-- START LISTING --

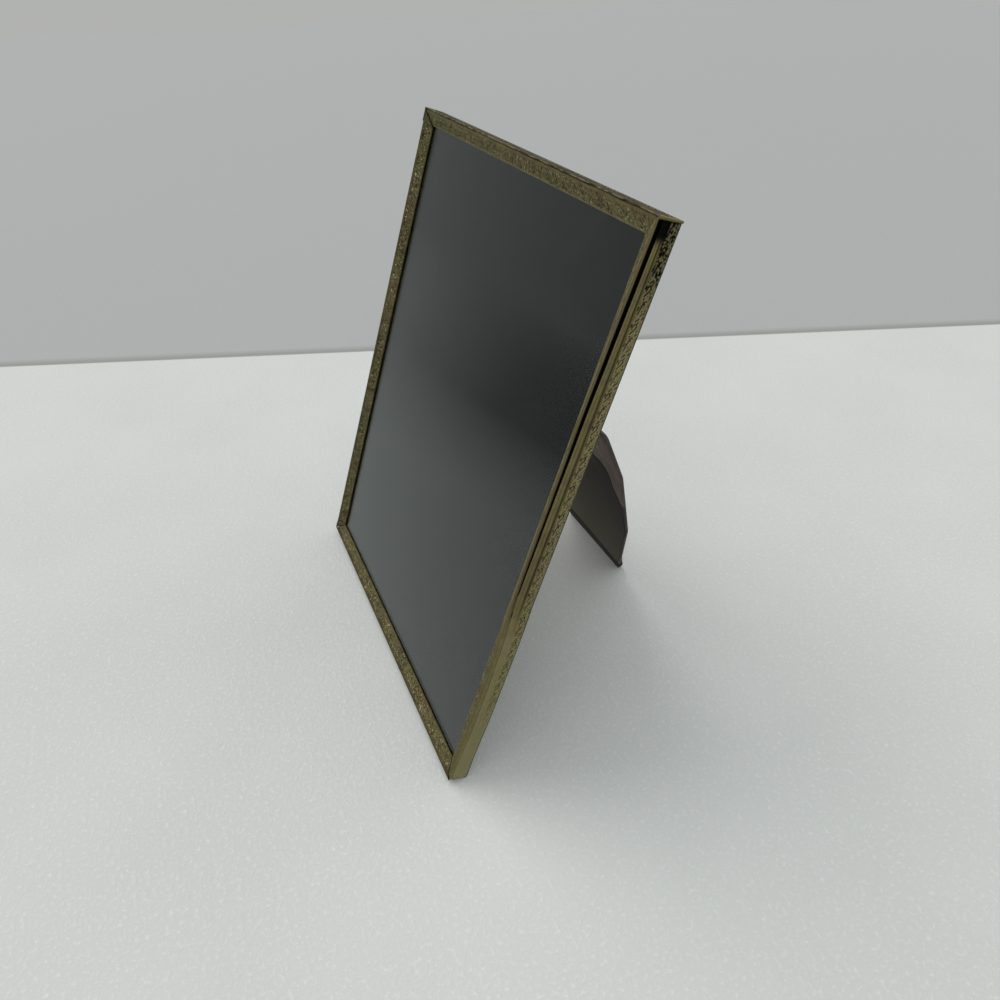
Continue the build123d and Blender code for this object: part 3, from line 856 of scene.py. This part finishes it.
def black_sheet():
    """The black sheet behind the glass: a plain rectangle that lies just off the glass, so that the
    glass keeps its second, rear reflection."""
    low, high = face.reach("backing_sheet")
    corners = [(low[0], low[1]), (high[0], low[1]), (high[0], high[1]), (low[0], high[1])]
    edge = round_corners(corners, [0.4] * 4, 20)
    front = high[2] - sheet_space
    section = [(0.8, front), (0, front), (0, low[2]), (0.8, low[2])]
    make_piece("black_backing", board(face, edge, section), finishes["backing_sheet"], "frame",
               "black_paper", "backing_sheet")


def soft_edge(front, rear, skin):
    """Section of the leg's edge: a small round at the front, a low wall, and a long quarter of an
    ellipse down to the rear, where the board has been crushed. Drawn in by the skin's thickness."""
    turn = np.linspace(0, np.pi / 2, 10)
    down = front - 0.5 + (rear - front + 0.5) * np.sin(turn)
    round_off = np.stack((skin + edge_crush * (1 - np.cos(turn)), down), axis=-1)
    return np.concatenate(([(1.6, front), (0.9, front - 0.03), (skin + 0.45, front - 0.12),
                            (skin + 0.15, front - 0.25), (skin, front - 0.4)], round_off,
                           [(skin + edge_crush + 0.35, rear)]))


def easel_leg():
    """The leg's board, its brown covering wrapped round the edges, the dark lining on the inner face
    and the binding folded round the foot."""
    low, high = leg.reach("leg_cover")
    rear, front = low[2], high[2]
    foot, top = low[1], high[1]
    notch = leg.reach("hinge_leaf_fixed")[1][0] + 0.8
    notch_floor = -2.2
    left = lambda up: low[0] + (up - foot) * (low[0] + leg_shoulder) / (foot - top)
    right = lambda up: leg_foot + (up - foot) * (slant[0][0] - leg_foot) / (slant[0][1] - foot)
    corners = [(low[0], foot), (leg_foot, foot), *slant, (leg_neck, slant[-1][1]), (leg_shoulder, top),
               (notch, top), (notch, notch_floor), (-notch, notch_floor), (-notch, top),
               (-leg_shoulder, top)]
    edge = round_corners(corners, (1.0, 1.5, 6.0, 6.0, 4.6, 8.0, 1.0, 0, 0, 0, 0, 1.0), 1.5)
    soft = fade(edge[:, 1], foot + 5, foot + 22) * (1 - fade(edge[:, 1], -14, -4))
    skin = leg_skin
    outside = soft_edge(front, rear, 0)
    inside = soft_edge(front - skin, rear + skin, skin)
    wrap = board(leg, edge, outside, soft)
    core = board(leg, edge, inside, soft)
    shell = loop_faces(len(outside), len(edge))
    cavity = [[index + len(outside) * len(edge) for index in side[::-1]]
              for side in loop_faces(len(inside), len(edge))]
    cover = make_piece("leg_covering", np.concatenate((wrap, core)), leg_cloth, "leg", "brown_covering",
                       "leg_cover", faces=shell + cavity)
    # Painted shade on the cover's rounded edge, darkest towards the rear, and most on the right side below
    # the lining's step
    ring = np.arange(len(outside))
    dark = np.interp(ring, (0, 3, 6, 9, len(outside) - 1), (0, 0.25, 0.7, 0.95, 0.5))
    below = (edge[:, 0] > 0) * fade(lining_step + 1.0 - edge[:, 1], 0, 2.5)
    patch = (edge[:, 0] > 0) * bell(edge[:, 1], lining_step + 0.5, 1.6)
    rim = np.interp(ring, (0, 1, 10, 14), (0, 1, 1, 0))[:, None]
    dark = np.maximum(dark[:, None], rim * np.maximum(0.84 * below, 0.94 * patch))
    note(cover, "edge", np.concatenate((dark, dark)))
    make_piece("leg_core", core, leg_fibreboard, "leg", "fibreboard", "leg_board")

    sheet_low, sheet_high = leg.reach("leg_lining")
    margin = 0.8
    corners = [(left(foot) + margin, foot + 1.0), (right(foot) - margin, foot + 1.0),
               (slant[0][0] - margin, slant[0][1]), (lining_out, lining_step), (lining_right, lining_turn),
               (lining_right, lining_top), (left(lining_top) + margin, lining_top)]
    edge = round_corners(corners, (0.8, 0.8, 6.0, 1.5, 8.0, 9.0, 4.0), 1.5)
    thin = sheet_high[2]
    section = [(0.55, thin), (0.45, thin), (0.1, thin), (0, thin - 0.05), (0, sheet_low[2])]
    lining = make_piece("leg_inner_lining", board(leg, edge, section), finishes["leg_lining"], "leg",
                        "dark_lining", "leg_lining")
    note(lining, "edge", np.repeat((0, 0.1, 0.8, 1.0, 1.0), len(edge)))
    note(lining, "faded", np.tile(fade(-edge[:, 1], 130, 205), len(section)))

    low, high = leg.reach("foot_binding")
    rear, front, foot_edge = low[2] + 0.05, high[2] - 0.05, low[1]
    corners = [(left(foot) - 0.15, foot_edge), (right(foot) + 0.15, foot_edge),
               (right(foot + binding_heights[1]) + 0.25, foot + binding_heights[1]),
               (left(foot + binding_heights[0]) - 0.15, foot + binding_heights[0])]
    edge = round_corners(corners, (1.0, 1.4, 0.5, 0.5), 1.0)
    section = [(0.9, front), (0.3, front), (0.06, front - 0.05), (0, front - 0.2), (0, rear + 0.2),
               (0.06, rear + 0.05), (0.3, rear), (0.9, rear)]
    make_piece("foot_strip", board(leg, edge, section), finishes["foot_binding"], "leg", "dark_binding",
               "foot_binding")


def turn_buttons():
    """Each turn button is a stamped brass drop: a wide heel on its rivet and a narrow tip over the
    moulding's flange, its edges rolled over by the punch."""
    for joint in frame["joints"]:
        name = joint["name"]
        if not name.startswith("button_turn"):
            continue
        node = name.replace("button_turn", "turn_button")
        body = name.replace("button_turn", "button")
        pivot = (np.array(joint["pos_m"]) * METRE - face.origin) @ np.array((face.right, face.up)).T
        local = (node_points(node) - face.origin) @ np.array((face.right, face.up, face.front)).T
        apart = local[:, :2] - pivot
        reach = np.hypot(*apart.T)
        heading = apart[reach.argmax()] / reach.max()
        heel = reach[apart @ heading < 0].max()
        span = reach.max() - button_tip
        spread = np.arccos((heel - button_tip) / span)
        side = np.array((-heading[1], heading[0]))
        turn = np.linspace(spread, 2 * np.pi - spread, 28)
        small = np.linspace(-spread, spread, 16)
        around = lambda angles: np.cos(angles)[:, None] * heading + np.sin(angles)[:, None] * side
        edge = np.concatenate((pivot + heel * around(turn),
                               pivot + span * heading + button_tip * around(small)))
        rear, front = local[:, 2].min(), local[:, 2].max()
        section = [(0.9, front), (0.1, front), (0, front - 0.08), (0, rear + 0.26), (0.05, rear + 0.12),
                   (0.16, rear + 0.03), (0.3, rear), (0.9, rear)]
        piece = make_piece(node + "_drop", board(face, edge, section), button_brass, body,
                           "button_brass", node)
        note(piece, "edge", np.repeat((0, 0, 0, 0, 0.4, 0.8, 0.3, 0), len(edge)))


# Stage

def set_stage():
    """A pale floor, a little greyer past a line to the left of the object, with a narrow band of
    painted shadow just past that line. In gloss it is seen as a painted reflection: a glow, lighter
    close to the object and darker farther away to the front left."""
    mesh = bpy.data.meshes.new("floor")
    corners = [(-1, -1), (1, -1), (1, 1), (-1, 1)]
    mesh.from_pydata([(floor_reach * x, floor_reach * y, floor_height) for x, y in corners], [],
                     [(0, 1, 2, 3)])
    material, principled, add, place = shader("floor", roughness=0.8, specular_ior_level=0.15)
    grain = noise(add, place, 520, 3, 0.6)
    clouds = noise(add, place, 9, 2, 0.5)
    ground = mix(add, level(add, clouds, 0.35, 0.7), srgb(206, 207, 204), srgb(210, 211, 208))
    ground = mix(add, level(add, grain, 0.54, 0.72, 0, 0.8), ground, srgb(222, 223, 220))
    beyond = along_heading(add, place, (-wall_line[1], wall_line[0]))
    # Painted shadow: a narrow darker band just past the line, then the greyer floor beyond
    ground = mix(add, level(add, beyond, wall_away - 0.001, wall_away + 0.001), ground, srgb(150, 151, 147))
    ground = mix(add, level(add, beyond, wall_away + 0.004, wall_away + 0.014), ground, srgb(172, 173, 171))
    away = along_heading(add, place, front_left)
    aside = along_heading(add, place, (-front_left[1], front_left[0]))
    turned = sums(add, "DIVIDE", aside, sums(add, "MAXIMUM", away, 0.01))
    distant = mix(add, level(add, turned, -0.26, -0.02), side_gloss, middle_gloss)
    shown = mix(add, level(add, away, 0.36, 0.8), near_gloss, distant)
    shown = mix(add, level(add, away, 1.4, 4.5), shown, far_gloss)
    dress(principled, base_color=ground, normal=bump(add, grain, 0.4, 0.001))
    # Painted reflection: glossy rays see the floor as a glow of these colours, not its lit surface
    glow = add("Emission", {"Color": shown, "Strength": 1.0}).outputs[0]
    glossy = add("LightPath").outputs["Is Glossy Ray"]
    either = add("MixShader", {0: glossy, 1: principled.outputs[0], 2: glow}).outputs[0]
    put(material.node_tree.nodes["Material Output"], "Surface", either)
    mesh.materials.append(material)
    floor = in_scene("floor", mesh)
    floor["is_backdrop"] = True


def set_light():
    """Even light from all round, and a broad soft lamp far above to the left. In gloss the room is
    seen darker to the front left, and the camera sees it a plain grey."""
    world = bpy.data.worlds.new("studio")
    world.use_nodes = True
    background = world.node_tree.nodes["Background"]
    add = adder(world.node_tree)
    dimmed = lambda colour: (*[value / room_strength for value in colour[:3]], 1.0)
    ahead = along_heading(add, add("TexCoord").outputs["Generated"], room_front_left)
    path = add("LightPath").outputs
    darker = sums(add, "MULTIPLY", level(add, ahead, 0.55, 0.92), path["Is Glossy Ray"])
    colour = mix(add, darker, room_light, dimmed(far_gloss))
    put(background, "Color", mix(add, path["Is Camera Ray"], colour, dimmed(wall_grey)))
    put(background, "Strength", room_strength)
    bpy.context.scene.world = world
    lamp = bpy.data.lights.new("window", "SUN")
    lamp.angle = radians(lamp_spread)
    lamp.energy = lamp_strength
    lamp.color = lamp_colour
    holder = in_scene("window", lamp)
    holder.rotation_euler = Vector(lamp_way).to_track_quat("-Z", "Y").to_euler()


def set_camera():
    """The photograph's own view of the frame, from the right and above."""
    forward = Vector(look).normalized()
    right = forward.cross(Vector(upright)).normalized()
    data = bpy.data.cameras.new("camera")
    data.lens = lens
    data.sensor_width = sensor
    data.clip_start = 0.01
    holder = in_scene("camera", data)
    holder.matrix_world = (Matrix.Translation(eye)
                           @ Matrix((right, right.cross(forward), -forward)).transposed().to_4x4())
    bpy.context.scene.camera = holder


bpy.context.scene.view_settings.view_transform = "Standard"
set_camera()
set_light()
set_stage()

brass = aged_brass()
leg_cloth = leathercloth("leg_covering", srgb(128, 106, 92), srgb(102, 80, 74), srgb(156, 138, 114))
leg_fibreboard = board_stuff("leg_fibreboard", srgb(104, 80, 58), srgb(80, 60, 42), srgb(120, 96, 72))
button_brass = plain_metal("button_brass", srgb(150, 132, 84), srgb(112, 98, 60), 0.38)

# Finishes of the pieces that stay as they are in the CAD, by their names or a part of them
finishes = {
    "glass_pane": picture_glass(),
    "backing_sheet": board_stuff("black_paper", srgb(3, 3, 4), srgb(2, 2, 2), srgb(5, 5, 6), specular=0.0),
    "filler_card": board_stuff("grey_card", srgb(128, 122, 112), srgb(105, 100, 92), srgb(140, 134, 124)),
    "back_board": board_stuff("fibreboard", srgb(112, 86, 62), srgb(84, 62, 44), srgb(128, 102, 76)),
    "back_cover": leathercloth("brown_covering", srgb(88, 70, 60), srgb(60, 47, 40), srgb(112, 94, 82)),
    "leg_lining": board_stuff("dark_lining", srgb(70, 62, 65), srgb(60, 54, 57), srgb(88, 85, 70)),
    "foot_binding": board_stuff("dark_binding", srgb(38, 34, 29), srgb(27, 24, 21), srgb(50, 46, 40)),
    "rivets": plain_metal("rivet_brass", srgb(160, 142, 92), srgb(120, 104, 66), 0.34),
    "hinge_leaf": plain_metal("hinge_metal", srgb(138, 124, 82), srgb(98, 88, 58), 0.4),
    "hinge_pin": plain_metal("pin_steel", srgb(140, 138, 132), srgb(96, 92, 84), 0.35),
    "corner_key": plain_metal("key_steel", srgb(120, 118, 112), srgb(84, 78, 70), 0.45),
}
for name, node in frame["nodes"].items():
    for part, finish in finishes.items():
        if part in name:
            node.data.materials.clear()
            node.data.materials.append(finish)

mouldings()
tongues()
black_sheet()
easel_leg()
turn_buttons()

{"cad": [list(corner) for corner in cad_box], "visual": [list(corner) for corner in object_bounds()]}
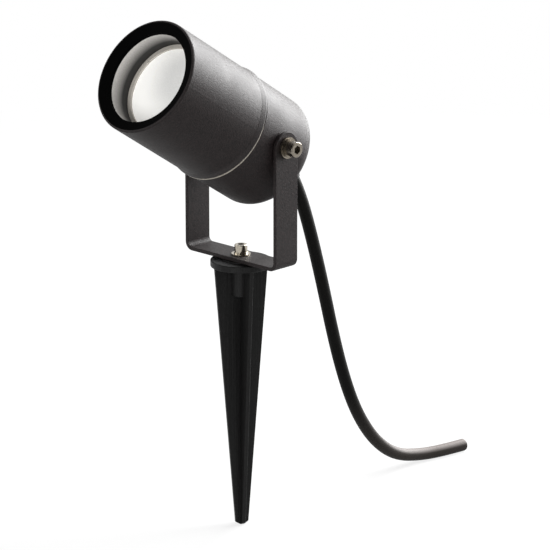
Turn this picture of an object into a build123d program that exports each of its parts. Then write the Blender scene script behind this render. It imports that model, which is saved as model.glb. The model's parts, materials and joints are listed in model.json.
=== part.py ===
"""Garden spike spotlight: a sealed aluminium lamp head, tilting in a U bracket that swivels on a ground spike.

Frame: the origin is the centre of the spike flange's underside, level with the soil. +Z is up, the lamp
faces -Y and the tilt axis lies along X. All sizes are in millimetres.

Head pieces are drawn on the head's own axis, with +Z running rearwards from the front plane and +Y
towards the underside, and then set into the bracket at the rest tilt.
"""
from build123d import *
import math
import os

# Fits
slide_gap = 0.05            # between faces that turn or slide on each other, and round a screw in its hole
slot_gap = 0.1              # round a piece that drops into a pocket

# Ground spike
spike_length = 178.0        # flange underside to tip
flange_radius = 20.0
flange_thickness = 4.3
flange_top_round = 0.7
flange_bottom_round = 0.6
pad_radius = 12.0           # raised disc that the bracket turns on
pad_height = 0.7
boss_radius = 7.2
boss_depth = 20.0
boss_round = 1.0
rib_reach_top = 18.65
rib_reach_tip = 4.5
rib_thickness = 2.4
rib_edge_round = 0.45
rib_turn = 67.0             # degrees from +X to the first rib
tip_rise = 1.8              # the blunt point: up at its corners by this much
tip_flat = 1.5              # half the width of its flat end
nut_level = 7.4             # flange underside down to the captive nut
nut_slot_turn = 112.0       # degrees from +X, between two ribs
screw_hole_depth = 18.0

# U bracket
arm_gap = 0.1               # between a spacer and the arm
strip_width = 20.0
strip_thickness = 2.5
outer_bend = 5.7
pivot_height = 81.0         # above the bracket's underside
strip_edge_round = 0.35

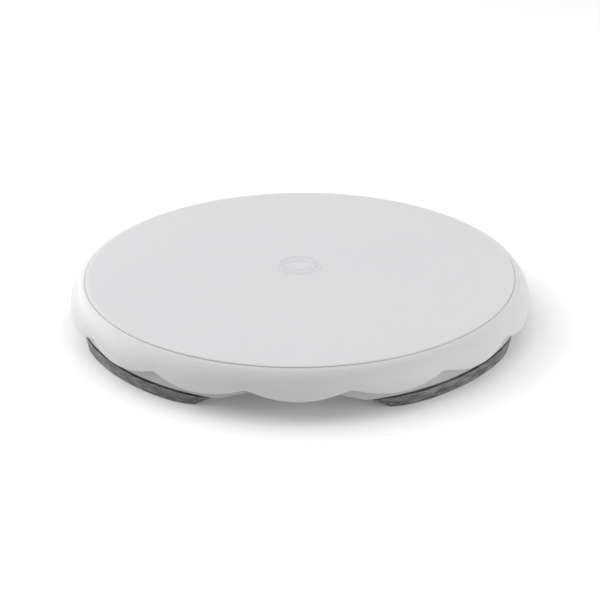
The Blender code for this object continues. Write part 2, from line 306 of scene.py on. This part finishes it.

-- END LISTING --

### GIVEN INSTRUCTION:
From the line with "Turn this picture" through the line with "slot_gap = 0.1", set down every line exactly and nothing besides.

### THE RESPONSE:
Turn this picture of an object into a build123d program that exports each of its parts. Then write the Blender scene script behind this render. It imports that model, which is saved as model.glb. The model's parts, materials and joints are listed in model.json.
=== part.py ===
"""Garden spike spotlight: a sealed aluminium lamp head, tilting in a U bracket that swivels on a ground spike.

Frame: the origin is the centre of the spike flange's underside, level with the soil. +Z is up, the lamp
faces -Y and the tilt axis lies along X. All sizes are in millimetres.

Head pieces are drawn on the head's own axis, with +Z running rearwards from the front plane and +Y
towards the underside, and then set into the bracket at the rest tilt.
"""
from build123d import *
import math
import os

# Fits
slide_gap = 0.05            # between faces that turn or slide on each other, and round a screw in its hole
slot_gap = 0.1              # round a piece that drops into a pocket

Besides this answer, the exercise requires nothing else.